» Required work:
Write out again, unaltered, the lines from the start through the line containing "return material, tree, shader".

» Records for processing:
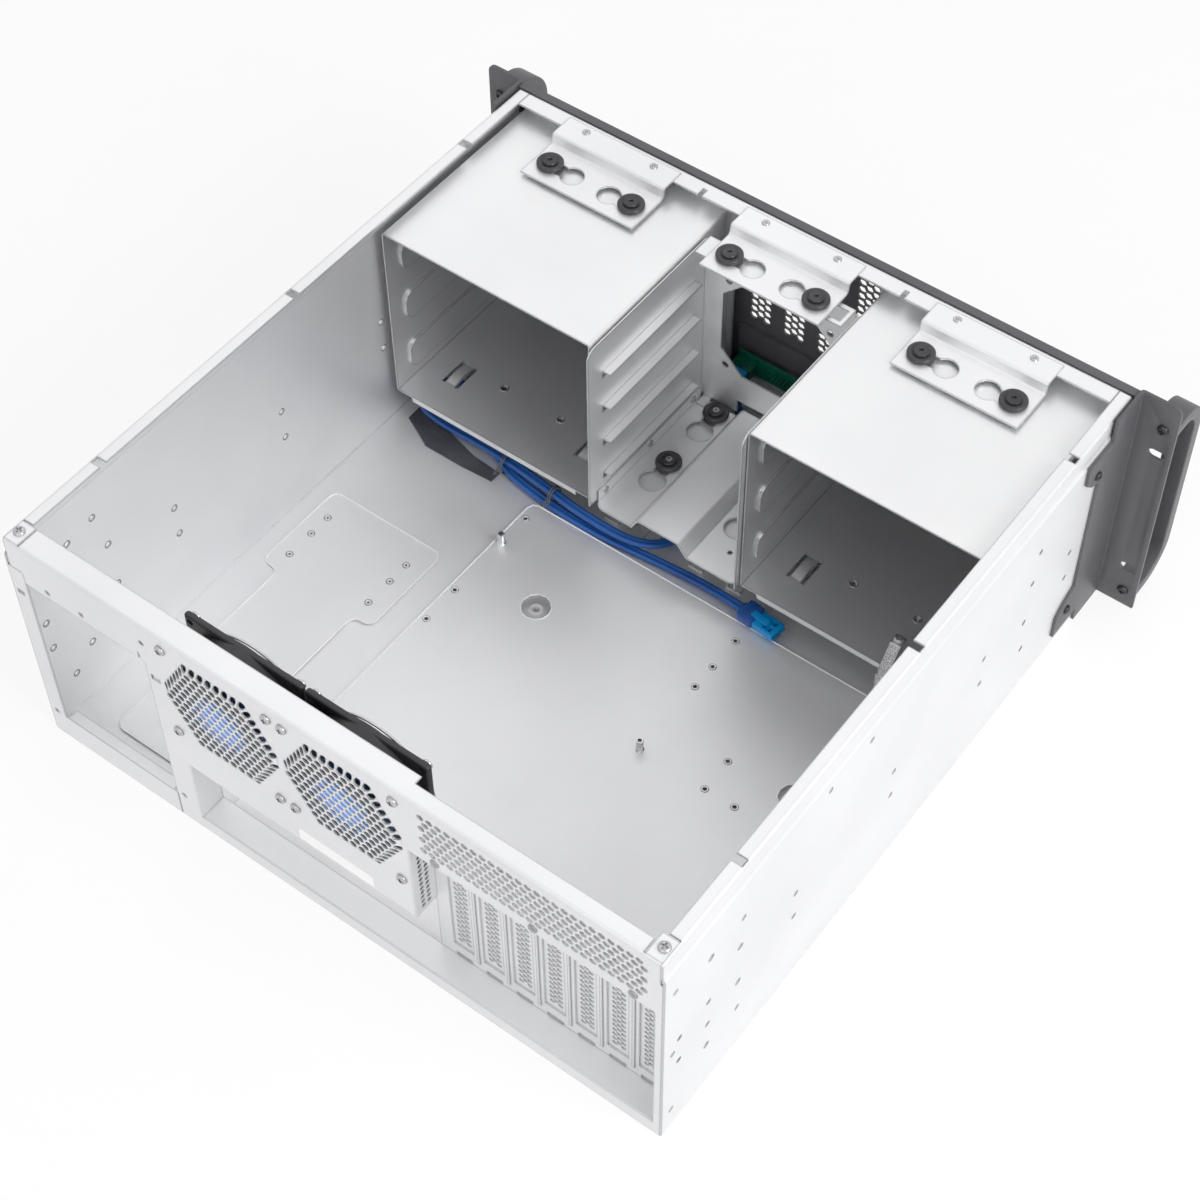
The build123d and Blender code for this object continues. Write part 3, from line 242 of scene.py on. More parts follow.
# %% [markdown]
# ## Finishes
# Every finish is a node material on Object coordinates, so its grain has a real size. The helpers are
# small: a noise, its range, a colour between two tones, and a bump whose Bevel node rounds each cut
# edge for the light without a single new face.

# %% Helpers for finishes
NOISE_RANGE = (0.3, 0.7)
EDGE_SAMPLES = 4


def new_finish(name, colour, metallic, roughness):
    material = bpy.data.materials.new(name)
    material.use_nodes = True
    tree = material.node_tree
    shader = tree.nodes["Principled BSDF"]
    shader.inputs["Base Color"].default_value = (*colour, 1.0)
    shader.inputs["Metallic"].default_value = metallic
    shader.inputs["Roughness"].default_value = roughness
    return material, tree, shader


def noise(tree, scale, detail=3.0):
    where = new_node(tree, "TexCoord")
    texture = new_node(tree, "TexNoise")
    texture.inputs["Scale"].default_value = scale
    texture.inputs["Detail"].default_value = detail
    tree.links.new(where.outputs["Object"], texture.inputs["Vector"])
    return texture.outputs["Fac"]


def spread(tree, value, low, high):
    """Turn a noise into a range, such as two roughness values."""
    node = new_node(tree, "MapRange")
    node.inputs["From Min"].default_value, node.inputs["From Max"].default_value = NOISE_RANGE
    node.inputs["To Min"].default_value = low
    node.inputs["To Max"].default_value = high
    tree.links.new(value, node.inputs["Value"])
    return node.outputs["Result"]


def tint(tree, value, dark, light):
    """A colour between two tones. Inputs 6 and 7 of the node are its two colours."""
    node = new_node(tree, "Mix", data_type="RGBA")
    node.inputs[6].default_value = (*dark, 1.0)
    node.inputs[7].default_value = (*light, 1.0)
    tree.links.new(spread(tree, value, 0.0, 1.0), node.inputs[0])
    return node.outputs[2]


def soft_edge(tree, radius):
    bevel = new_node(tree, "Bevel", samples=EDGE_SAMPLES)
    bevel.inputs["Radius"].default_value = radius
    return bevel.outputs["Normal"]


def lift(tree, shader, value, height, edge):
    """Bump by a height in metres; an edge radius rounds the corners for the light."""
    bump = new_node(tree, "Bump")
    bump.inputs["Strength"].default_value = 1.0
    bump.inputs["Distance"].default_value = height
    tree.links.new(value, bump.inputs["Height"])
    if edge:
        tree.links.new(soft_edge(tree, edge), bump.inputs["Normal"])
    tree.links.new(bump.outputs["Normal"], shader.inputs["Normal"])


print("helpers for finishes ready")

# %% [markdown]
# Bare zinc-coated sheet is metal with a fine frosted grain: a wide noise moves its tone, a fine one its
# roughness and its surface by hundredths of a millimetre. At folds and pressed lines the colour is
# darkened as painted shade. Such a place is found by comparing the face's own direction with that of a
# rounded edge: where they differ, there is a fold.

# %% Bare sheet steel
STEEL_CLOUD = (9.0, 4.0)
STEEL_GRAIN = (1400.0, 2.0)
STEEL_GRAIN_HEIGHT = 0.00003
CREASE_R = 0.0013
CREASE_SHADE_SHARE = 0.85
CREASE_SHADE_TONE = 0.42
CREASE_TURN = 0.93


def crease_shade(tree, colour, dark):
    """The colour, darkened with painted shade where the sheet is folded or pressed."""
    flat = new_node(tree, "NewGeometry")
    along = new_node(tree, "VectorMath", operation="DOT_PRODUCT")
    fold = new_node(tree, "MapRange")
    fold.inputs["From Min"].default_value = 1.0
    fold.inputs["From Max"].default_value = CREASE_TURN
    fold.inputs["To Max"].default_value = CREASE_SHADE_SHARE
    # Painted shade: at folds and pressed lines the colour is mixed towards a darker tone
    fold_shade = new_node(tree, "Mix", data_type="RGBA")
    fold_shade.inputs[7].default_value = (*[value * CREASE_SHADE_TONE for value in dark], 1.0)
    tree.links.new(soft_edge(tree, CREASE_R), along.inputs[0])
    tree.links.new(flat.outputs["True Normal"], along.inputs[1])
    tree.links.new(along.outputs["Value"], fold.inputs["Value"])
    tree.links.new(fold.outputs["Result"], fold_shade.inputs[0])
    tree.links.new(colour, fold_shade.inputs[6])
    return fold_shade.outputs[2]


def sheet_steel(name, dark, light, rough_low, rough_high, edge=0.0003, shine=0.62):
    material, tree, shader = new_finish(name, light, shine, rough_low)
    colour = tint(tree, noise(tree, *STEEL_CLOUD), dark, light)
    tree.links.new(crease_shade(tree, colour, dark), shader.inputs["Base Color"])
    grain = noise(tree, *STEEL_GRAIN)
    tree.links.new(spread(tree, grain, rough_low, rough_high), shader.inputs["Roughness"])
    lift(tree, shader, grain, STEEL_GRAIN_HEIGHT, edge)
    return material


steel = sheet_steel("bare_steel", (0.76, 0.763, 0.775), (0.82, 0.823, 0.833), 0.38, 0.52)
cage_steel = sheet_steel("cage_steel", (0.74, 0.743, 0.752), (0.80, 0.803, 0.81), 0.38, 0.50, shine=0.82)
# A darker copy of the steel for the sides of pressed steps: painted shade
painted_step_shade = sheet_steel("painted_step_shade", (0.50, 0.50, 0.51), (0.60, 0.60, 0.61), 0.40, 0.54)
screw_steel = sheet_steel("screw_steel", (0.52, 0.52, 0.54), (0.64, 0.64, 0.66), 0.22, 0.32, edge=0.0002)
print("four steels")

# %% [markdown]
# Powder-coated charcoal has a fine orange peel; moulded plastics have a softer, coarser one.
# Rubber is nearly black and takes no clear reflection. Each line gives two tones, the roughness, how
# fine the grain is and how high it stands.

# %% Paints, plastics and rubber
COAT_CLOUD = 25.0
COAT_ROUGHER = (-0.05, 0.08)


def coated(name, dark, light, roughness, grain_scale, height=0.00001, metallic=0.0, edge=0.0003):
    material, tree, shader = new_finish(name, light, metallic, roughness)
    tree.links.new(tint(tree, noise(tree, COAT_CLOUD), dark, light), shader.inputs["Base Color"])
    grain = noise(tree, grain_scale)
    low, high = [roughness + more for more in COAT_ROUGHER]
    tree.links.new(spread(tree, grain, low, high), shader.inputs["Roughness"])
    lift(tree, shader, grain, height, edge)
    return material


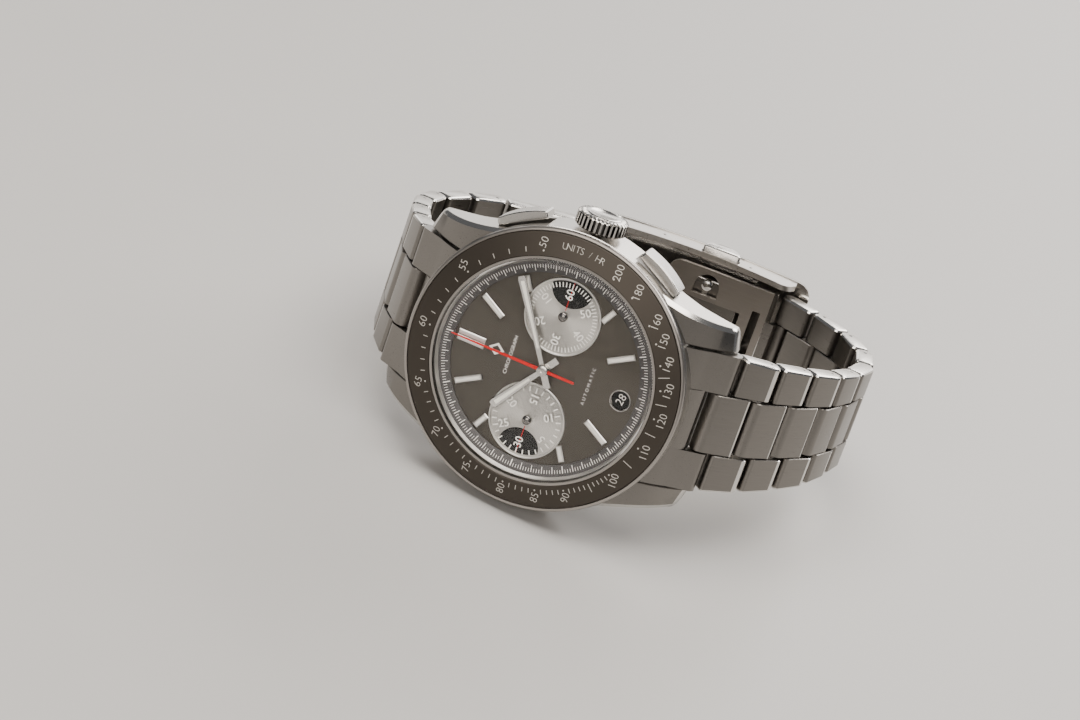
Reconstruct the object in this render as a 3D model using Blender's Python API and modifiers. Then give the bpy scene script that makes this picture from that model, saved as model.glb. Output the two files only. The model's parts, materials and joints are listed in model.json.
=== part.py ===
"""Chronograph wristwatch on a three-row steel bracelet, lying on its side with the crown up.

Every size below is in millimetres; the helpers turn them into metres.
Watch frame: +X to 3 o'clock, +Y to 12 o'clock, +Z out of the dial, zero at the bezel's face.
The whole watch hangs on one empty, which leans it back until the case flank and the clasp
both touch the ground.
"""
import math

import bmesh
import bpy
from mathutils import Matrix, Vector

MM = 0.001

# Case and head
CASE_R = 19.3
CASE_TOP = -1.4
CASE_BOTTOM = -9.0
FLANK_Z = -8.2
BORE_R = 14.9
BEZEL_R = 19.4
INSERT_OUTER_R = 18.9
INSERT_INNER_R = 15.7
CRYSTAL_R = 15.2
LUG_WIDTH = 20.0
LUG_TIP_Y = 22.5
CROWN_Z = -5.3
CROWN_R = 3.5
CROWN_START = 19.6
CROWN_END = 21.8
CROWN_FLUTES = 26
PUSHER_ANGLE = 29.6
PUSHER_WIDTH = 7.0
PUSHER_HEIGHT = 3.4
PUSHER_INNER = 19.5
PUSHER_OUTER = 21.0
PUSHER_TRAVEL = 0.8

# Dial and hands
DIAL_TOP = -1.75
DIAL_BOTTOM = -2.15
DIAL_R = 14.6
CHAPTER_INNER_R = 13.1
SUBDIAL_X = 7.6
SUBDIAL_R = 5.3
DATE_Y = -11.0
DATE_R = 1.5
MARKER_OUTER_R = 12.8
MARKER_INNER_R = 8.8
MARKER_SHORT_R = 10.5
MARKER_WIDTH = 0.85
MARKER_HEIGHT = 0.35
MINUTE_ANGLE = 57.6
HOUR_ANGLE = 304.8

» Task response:
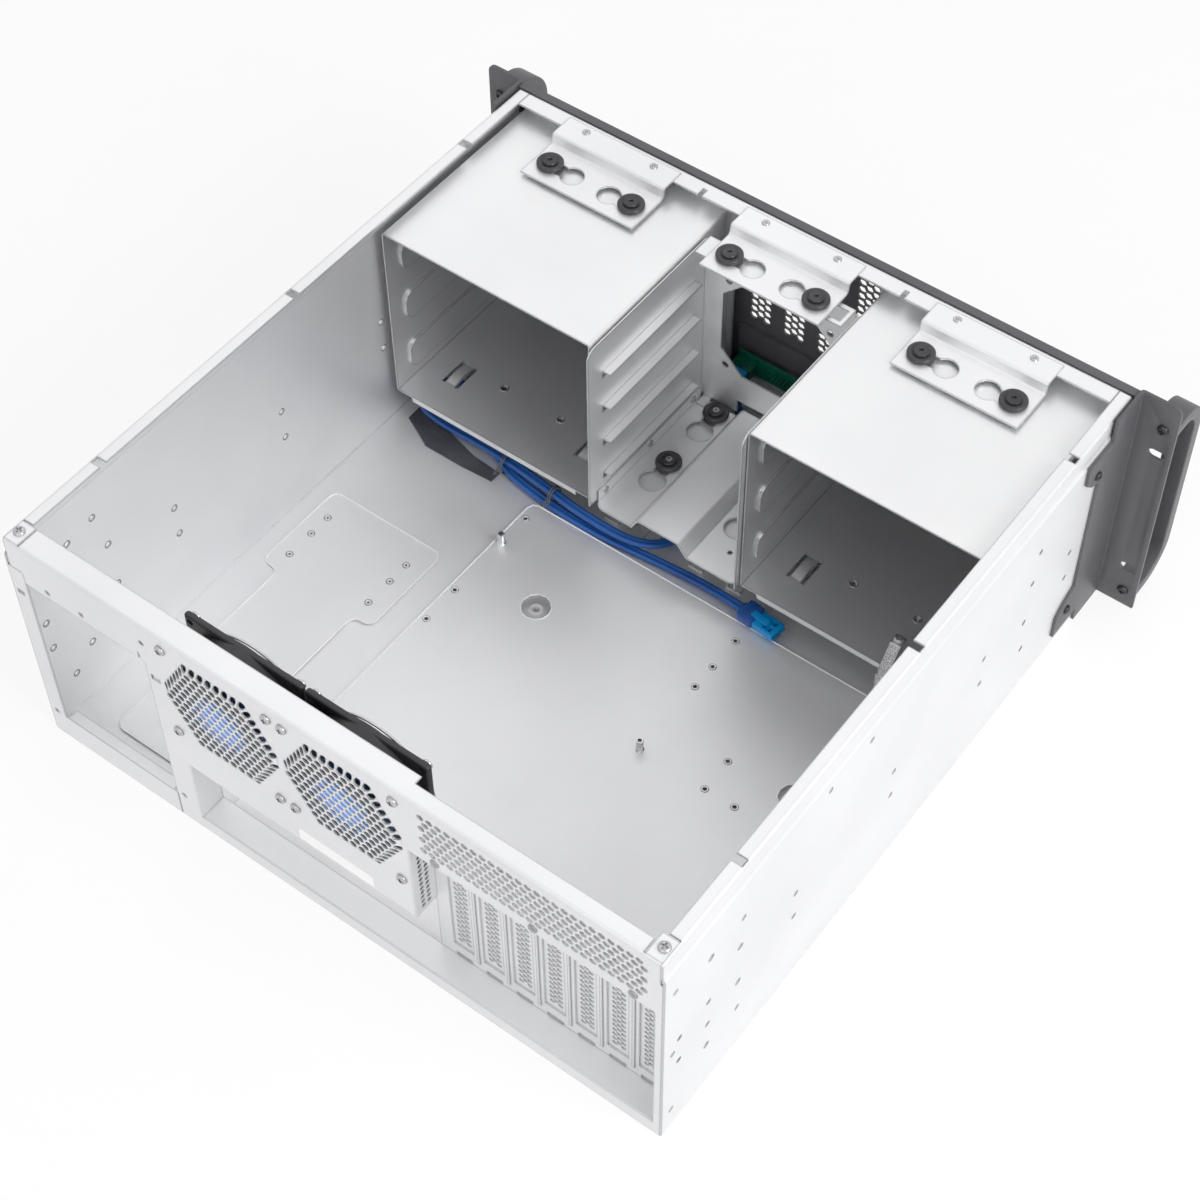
The build123d and Blender code for this object continues. Write part 3, from line 242 of scene.py on. More parts follow.
# %% [markdown]
# ## Finishes
# Every finish is a node material on Object coordinates, so its grain has a real size. The helpers are
# small: a noise, its range, a colour between two tones, and a bump whose Bevel node rounds each cut
# edge for the light without a single new face.

# %% Helpers for finishes
NOISE_RANGE = (0.3, 0.7)
EDGE_SAMPLES = 4


def new_finish(name, colour, metallic, roughness):
    material = bpy.data.materials.new(name)
    material.use_nodes = True
    tree = material.node_tree
    shader = tree.nodes["Principled BSDF"]
    shader.inputs["Base Color"].default_value = (*colour, 1.0)
    shader.inputs["Metallic"].default_value = metallic
    shader.inputs["Roughness"].default_value = roughness
    return material, tree, shader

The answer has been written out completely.